Gen-Swarms: Adapting Deep Generative Models to Swarms of Drones
Carlos Plou, Pablo Pueyo, Ruben Martinez-Cantin, Mac Schwager, Ana C. Murillo, Eduardo Montijano
TL;DR
Gen-Swarms addresses the challenge of automating drone show generation by uniting deep generative models with motion-constrained planning. It introduces a conditional flow-matching framework that is conditioned on a latent shape representation produced by a PointNet encoder and guided by a trainable affine-coupling bijector, enabling simultaneous generation of a final 3D point cloud and the corresponding swarm trajectories. A reactive navigation layer (ORCA) is integrated into sampling to enforce collision avoidance and smoothness, resulting in feasible drone trajectories while preserving high-quality shape reconstructions. Quantitative and qualitative results on ShapeNet Airplane show Gen-Swarms outperforms diffusion and plain flow-based baselines in collision avoidance, trajectory smoothness, and energy efficiency, while maintaining competitive shape fidelity, indicating the approach's practical potential for scalable autonomous aerial shows. The method opens avenues for color-augmented, open-vocabulary, text-driven drone displays and highlights future work on improving transition between shapes and incorporating additional sensory attributes.
Abstract
Gen-Swarms is an innovative method that leverages and combines the capabilities of deep generative models with reactive navigation algorithms to automate the creation of drone shows.
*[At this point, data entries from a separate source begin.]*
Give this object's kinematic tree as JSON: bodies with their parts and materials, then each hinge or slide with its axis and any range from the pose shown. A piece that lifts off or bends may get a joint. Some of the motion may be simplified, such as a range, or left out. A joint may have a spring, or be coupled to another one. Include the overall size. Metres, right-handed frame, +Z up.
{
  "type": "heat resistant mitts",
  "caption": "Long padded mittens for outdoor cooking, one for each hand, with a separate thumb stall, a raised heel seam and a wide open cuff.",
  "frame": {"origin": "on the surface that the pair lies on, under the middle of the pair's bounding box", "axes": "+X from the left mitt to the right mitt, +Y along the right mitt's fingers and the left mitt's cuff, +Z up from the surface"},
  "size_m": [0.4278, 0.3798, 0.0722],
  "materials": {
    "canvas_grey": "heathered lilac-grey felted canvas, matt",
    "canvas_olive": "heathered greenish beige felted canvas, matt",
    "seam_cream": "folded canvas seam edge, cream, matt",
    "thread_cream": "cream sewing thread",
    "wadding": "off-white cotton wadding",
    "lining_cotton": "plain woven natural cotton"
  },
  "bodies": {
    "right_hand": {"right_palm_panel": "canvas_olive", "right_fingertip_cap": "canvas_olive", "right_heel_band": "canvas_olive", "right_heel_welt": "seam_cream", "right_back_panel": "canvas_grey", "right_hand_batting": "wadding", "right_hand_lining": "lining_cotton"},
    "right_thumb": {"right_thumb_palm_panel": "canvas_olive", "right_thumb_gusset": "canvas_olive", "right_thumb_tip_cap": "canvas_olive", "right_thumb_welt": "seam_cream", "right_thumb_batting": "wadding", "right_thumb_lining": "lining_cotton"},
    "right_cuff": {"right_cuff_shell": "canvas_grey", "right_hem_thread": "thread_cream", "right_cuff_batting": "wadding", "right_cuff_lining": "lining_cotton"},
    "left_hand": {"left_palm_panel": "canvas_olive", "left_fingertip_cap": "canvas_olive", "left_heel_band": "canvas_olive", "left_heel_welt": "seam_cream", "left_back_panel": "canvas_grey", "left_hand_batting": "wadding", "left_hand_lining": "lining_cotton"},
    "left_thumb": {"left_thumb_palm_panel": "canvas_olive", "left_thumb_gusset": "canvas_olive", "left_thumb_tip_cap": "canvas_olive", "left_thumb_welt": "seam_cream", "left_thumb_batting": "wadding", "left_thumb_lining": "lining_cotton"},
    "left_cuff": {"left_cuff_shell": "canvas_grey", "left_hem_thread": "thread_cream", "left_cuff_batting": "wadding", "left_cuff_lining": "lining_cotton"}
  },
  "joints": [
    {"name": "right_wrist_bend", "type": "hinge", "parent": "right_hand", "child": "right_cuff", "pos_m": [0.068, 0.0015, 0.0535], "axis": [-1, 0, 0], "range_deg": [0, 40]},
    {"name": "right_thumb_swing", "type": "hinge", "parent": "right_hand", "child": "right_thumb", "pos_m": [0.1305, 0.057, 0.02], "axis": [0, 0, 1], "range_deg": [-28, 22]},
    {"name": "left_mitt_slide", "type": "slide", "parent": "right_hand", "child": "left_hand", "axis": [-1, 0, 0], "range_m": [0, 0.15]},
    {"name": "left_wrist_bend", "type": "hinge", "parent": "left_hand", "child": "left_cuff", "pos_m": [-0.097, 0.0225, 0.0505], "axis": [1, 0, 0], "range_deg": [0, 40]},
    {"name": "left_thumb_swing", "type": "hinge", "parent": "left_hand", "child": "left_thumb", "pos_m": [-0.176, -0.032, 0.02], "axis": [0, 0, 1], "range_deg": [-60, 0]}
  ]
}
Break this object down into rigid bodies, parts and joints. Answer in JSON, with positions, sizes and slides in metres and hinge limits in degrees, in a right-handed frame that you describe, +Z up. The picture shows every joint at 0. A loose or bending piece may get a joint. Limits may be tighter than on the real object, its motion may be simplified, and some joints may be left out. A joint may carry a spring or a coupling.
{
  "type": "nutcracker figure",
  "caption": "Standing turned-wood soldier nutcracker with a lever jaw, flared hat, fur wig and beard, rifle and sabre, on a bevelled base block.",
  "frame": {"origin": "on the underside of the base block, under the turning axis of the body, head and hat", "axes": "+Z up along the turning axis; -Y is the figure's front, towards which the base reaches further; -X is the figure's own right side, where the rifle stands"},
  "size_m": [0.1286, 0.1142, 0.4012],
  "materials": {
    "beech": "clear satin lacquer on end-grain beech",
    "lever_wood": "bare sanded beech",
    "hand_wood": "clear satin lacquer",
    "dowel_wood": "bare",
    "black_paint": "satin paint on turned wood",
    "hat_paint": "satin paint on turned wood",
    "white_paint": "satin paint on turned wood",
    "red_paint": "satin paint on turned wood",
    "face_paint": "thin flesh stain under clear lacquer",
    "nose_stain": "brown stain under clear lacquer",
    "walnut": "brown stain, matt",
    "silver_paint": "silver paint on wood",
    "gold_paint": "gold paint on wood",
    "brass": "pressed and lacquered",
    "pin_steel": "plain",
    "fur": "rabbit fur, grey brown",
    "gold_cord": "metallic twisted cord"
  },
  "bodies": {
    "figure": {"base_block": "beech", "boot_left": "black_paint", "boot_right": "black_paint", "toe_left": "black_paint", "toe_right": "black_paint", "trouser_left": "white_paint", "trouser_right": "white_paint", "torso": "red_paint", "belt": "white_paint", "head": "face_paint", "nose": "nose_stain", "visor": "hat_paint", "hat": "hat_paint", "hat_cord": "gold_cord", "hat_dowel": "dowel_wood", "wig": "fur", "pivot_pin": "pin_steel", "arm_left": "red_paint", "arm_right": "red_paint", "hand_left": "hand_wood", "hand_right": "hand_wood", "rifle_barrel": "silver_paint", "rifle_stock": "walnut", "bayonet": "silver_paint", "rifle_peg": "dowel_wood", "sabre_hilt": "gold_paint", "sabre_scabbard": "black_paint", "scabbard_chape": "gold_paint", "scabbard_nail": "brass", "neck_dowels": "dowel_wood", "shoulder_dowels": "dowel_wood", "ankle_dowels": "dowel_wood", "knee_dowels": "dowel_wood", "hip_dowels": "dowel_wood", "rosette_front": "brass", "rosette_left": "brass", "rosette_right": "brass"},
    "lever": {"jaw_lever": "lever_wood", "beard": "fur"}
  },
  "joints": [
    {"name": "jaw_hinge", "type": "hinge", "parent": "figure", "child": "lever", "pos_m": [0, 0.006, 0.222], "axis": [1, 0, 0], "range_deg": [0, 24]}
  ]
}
Advancements in deep generative models, particularly diffusion models, have demonstrated remarkable effectiveness in generating high-quality 2D images. Building on this success, various works have extended diffusion models to 3D point cloud generation. In contrast, alternative generative models such as flow matching have been proposed, offering a simple and intuitive transition from noise to meaningful outputs. However, the application of flow matching models to 3D point cloud generation remains largely unexplored. Gen-Swarms adapts these models to automatically generate drone shows. Existing 3D point cloud generative models create point trajectories which are impractical for drone swarms. In contrast, our method not only generates accurate 3D shapes but also guides the swarm motion, producing smooth trajectories and accounting for potential collisions through a reactive navigation algorithm incorporated into the sampling process. For example, when given a text category like Airplane, Gen-Swarms can rapidly and continuously generate numerous variations of 3D airplane shapes. Our experiments demonstrate that this approach is particularly well-suited for drone shows, providing feasible trajectories, creating representative final shapes, and significantly enhancing the overall performance of drone show generation.